The revised draft, compared to the initial one, allocates by GEL 273 million more for the Ministry of Economy; it also increases funding of the Ministry of Regional Development and Infrastructure by GEL 172 million; Ministry of Education – by GEL 91 million; Healthcare Ministry – by GEL 85.8 million; Ministry of Sport and Youth Affairs – by GEL 38 million; Agriculture Ministry – by GEL 19 million; Energy Ministry – by GEL 11 million; Defense and Foreign Ministries – by GEL 5 million each and Ministry of Culture – by GEL 3 million.
Funding of the prison system ministry has been cut by GEL 7 million; Finance and Justice Ministries – by GEL 3 million each and Ministry of Environment – by GEL 2 million.
Breakdown of funding per ministry in the revised draft is as follows:
- Ministry of Healthcare and Social Protection – GEL 3.415 billion (GEL 3.162 billion in 2016);
- Ministry of Regional Development and Infrastructure – GEL 1.258 billion (GEL 950 million in 2016);
- Ministry of Education and Science – GEL 1.116 billion (GEL 971.3 million in 2016);
- Defense Ministry – GEL 743 million (GEL 670 million in 2016; GEL 679.7 million in 2015; GEL 667.4 million in 2014; GEL 610.4 million in 2013; GEL 730.6 million in 2012);
- Interior Ministry – GEL 585 million (GEL 595 million – in 2016);
- Ministry of Economy and Sustainable Development – GEL 370.4 million (GEL 95.1 million in 2016);
- Ministry of Agriculture - GEL 257.9 million (GEL 321.3 million in 2016);
- Finance Ministry – GEL 82.3 million (GEL 90 million in 2016);
- Ministry of Energy – GEL 132.3 million (GEL 135 million in 2016);
- Justice Ministry - GEL 62 million (GEL 70.5 million in 2016);
- Prison system ministry – GEL 139.1 million (GEL 153.8 mln in 2016);
- Foreign Ministry - GEL 110 million (GEL 110 mln in 2016);
- Ministry of Culture and Protection of Monuments – GEL 99.6 million (GEL 97 million in 2016);
- Ministry of Sport and Youth Affairs - GEL 136.8 million (GEL 90 million in 2016);
- Ministry of Environment Protection - GEL 35.7 million (GEL 42.1 million in 2016);
- Ministry for Internally Displaced Persons from the Occupied Territories, Accommodation and Refugees - GEL 84.79 million (GEL 85 million in 2016);
- State Ministry for Reconciliation and Civic Equality Office of the State Minister for Reintegration – GEL 1.215 million (GEL 1.35 million in 2016);
- Office of the State Minister for European and Euro-Atlantic Integration – GEL 2.845 million (3.1 million in 2016);
According to the revised draft, the State Security Service will receive GEL 118 million next year that is by GEL 18 million more compared to this year.

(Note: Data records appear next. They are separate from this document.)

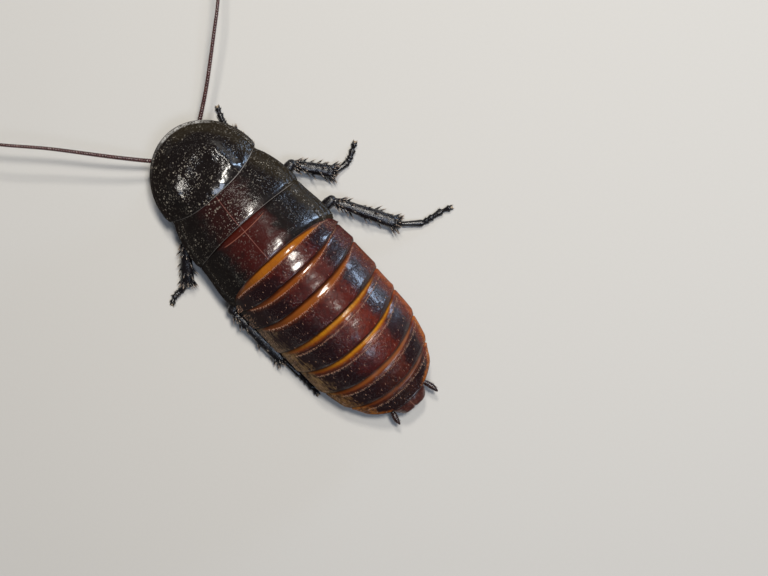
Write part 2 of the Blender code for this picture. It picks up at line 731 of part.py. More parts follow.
def cerci():
    made = []
    for side, word in ((1, "left"), (-1, "right")):
        root = Vector((swayed(3.7 * side, 58), 58.35, 2.6))
        steps = ((0.0, 0.0, 0.0), (0.25, 0.7, 0.05), (0.4, 1.4, 0.0), (0.45, 2.0, -0.1))
        path = [root + Vector((x * side, s, z)) for x, s, z in steps]
        sizes = [(0.5, 0.4), (0.55, 0.42), (0.42, 0.35), (0.25, 0.25)]
        made.append(limb("cercus_" + word, path, sizes, 8, "brown_chitin"))
    return made


def back():
    """The plates behind the pronotum, each starting where the one ahead of it ends."""
    names = list(REAR_EDGES)
    for ahead, name in zip(names, names[1:]):
        chitin, flatness = ("black_chitin", 1.1) if name.endswith("notum") else ("dark_red_chitin", 0.92)
        back_plate(name, REAR_EDGES[ahead], REAR_EDGES[name], chitin, flatness)


def belly():
    """The plates of the underside. The thorax's two are narrow, between the legs."""
    made = {}
    ahead = (13.2, 0.4, 2.0)
    for name, edge in BELLY_EDGES.items():
        inset = 3.8 if name.startswith("me") else 1.5
        made[name] = belly_plate(name, ahead, edge, inset, "brown_chitin")
        ahead = edge
    return made


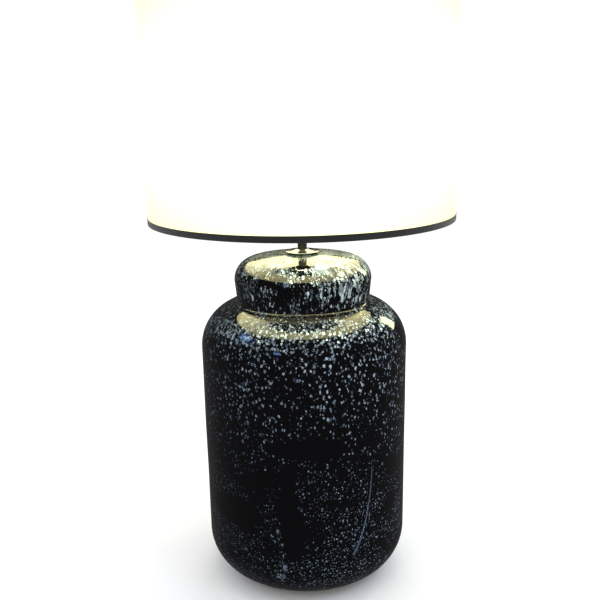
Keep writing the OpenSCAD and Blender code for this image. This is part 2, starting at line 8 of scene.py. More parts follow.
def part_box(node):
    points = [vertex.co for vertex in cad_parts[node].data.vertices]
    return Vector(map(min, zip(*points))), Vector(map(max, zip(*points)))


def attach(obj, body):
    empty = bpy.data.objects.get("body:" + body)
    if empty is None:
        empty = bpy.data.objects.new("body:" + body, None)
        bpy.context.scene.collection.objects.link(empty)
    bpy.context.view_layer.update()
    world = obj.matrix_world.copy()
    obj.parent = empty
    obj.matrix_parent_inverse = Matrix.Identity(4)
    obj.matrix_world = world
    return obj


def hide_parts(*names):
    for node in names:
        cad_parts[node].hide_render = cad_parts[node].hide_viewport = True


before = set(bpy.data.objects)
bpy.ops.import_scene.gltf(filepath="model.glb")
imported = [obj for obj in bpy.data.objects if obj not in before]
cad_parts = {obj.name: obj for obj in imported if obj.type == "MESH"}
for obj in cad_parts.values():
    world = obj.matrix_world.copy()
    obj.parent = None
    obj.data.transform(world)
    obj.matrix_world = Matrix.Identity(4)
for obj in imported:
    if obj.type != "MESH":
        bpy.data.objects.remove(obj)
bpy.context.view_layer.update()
print("frame loaded:", len(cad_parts), "nodes")

mm = 0.001
scene = bpy.context.scene
scene.view_settings.view_transform = "Standard"


# sRGB hex to the linear colour that shaders want
def hexToLinear(code, alpha=1.0):
    parts = [int(code[i:i + 2], 16) / 255 for i in (1, 3, 5)]
    return [p / 12.92 if p <= 0.04045 else ((p + 0.055) / 1.055) ** 2.4 for p in parts] + [alpha]


# Adds a node, sets its properties, and fills or links its inputs
def addNode(tree, kind, inputs=None, **settings):
    node = tree.nodes.new(kind)
    for name, value in settings.items():
        setattr(node, name, value)
    for key, value in (inputs or {}).items():
        socket = node.inputs[key]
        if isinstance(value, bpy.types.Node):
            value = value.outputs[0]
        if isinstance(value, bpy.types.NodeSocket):
            tree.links.new(value, socket)
        else:
            socket.default_value = value
    return node


# A material with a Principled shader whose fixed numbers are set on its own sockets
def newMaterial(name, colour, **numbers):
    material = bpy.data.materials.new(name)
    material.use_nodes = True
    tree = material.node_tree
    shader = tree.nodes["Principled BSDF"]
    shader.inputs["Base Color"].default_value = hexToLinear(colour)
    for key, value in numbers.items():
        shader.inputs[key.replace("_", " ")].default_value = value
    return material, tree, shader


# ---- camera, floor and light

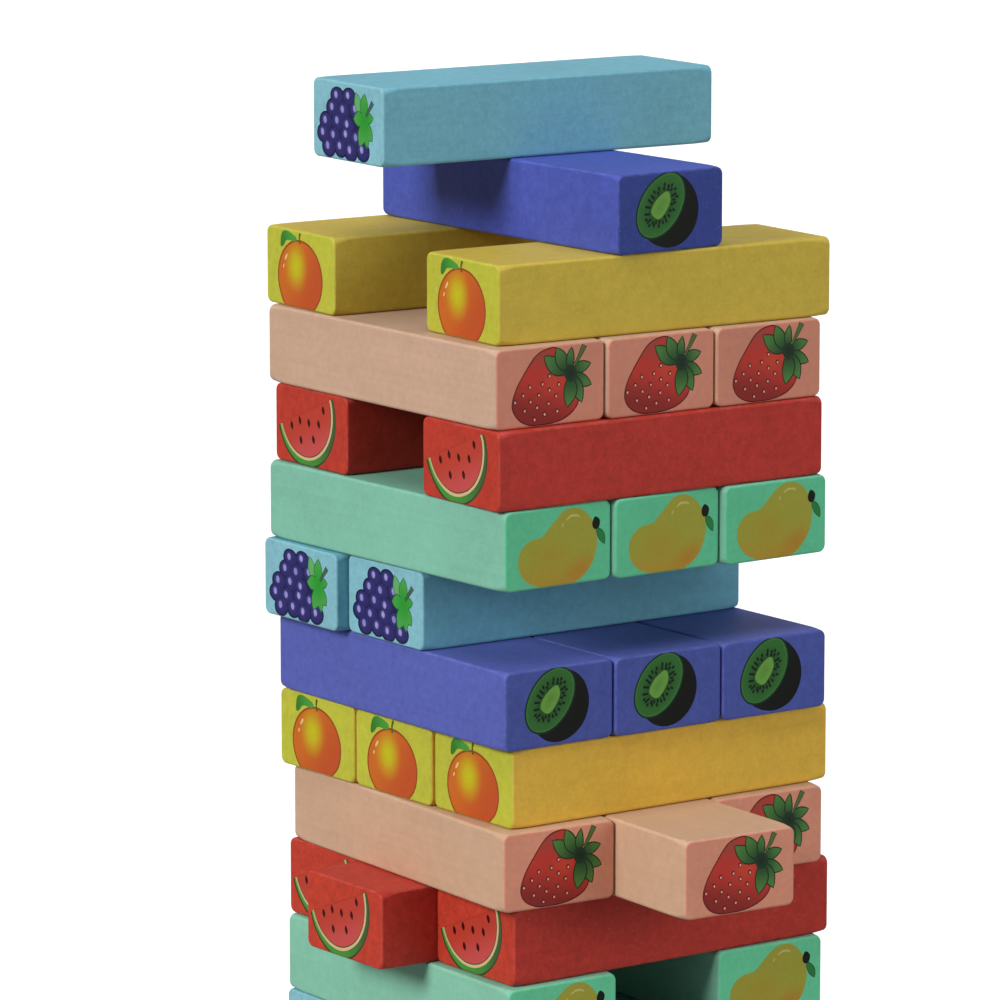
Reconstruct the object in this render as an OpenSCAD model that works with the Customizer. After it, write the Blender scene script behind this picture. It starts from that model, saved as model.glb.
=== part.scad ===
// Giant tumbling tower: a lawn game of painted wooden blocks.
// Every level holds three blocks side by side and lies across the one below.
// The tower stands as it does in the middle of a game: some blocks have been
// drawn out, two are half out, and two single blocks lie on top.
// Millimetres, +Z up, origin at the middle of the tower's foot.

/* [Blocks] */
// Length of a block: three blocks side by side are as wide as one is long
block_length = 150; // [75:1:190]
// Height of a level
level_height = 30; // [15:1:38]
// Free play between two blocks that lie side by side
side_play = 0.5; // [0.2:0.1:1]
// How much thinner a block is than its level, so that it can be drawn out
level_play = 0.05; // [0.02:0.01:0.3]
// Radius of the four long edges
long_edge_radius = 1.2; // [0.5:0.1:5]
// Radius of the edges round each end
end_edge_radius = 1; // [0.5:0.1:4]

/* [Tower] */
// How loosely the levels are stacked: 0 is true, 1 is as played
looseness = 1; // [0:0.1:1]

/* [Hidden] */
place_pitch = block_length / 3;
block_width = place_pitch - side_play;
block_height = level_height - level_play;
scale_of_play = looseness * block_length / 150;
curve_steps = 32;

// One paint to a level, in this order from the bottom up, over and over.
colours = ["green", "red", "pink", "yellow", "blue", "light_blue"];
paints = [
    [0.47, 0.72, 0.62],
    [0.68, 0.25, 0.20],
    [0.80, 0.60, 0.49],
    [0.72, 0.67, 0.27],
    [0.33, 0.35, 0.66],
    [0.45, 0.67, 0.73],
];

// How each level was laid, from the bottom up: its turn about the upright axis
// in degrees, its shift sideways in mm, and how far each of its three blocks
// stands off its seat along its own length in mm. A block that is gone was
// drawn out earlier in the game.
gone = undef;
stack = [
    [ 0.50,  0.0, [   0,  1.0, -1.0]],
    [-0.75,  1.0, [ 1.0, -0.5,  2.0]],
    [ 1.00, -1.5, [-1.5,  0.5,  1.0]],
    [-0.25,  1.0, [ 2.0,  1.0, -2.0]],
    [ 0.75,  0.5, [ 1.0, -1.0,  0.5]],
    [-0.50, -1.0, [ 0.0,  2.0,  1.5]],
    [-0.50,  1.0, [-2.5, gone,  1.0]],
    [ 0.75,  1.5, [ 4.0,  -21,  5.0]],
    [-2.50,  0.5, [-6.5,  -52,  0.0]],
    [ 1.00,  2.0, [ 3.0,  2.0,  1.5]],
    [ 0.25, -0.5, [ 0.0, -1.0, -1.5]],
    [ 0.25,  1.0, [gone, -1.5, -6.5]],
    [ 1.75, -3.0, [ 1.5, -0.5, -3.5]],
    [-0.25, -1.0, [-2.5, gone, -2.5]],
    [ 0.25, -3.0, [ 2.5,  1.0,  0.0]],
    [-2.25,  5.5, [ 6.0, gone, -3.0]],
    [ 1.25,  3.0, [gone,  5.0, gone]],
    [-2.00,   20, [gone, -3.5, gone]],
];

// Blocks of an even level lie along X and those of an odd level along Y.
function lies_along_x(level) = level % 2 == 0;
function place_names(level) =
    lies_along_x(level) ? ["front", "middle", "back"] : ["left", "middle", "right"];
function colour_number(level) = (level - 1) % len(colours);
function turn(level) = looseness * stack[level - 1][0];
function sideways(level, place) = scale_of_play * stack[level - 1][1] + (place - 1) * place_pitch;
function off_seat(level, place) = scale_of_play * stack[level - 1][2][place];
function is_there(level, place) = !is_undef(stack[level - 1][2][place]);
function two_digits(level) = str(level < 10 ? "0" : "", level);
function block_name(level, place) =
    str("level_", two_digits(level), "_", colours[colour_number(level)], "_", place_names(level)[place]);

// The outline of one side of a block, its corners rounded with a quarter circle.
module rounded_outline(long, short, radius) {
    square([long, short - 2 * radius], center = true);
    square([long - 2 * radius, short], center = true);
    for (x = [-1, 1], y = [-1, 1])
        translate([x * (long / 2 - radius), y * (short / 2 - radius)])
            circle(r = radius, $fn = curve_steps);
}

// One block along X about its own middle. Its four long edges are run over
// with a larger cutter than the edges round its ends, and the three outlines
// that this leaves, seen along X, Z and Y, cross in the block.
module block_solid() {
    intersection() {
        rotate([90, 0, 90])
            linear_extrude(block_length, center = true)
                rounded_outline(block_width, block_height, long_edge_radius);
        linear_extrude(block_height, center = true)
            rounded_outline(block_length, block_width, end_edge_radius);
        rotate([90, 0, 0])
            linear_extrude(block_width, center = true)
                rounded_outline(block_length, block_height, end_edge_radius);
    }
}

// One block in its place: a level turns as a whole about the tower's middle,
// so its blocks stay side by side and never cut into each other.
module block(level, place) {
    across = sideways(level, place);
    along = off_seat(level, place);
    color(paints[colour_number(level)])
        rotate([0, 0, turn(level)])
            translate([0, 0, (level - 1) * level_height + block_height / 2])
                if (lies_along_x(level))
                    translate([along, across, 0]) block_solid();
                else
                    translate([across, along, 0]) rotate([0, 0, 90]) block_solid();
}

for (level = [1 : len(stack)], place = [0 : 2])
    if (is_there(level, place))
        block(level, place);
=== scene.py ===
# %% [markdown]
# # A giant tumbling tower in paint and print
#
# The real object is a stack of loose wooden blocks. Each one is planed, its edges are run over
# with a cutter, it is sprayed with satin paint, and a fruit is printed on both of its ends.
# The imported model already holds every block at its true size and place. This lesson dresses
# each block: a finer mesh, a painted surface with the small faults of real paint, and a print
# that is part of the mesh, so that its lines stay sharp from any distance.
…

The government’s administration will receive GEL 16.5 million that is by GEL 3.5 million less compared to 2016; the President’s administration will again receive GEL 9.8 million next year and the President’s discretionary fund will receive GEL 5 million, the same as this year. The funding of the government’s reserve fund will be reduced by GEL 10 million to GEL 40 million.
The State Audit Office will again receive GEL 14.5 million; the revised draft increases funding of the Public Defender’s Office by GEL 300,000 and sets its total funding for next year at GEL 4.8 million. Funding of Georgian Public Broadcaster (GPB) will also increase from this year’s GEL 44.1 million to GEL 46.4 million next year.
Funding of the Georgian Orthodox Church remains unchanged at GEL 25 million.
Next year, when local elections are planned in October, the Central Election Commission will receive GEL 60.5 million; CEC’s funding this year is set at GEL 58.5 million.
Transfers from the central budget to the autonomous republics and local municipalities will increase from current GEL 621.7 million this year to GEL 675 million next year that is by GEL 30 million more compared to the funding envisaged by the initial draft.
The revised draft involves a new article envisaging allocation of a GEL 65 million one-time subsidy in frames of the program administered jointly by the government and the National Bank of Georgia. The program involves a voluntary conversion of U.S. dollar-denominated bank loans of individuals collateralized by real estate, into Lari.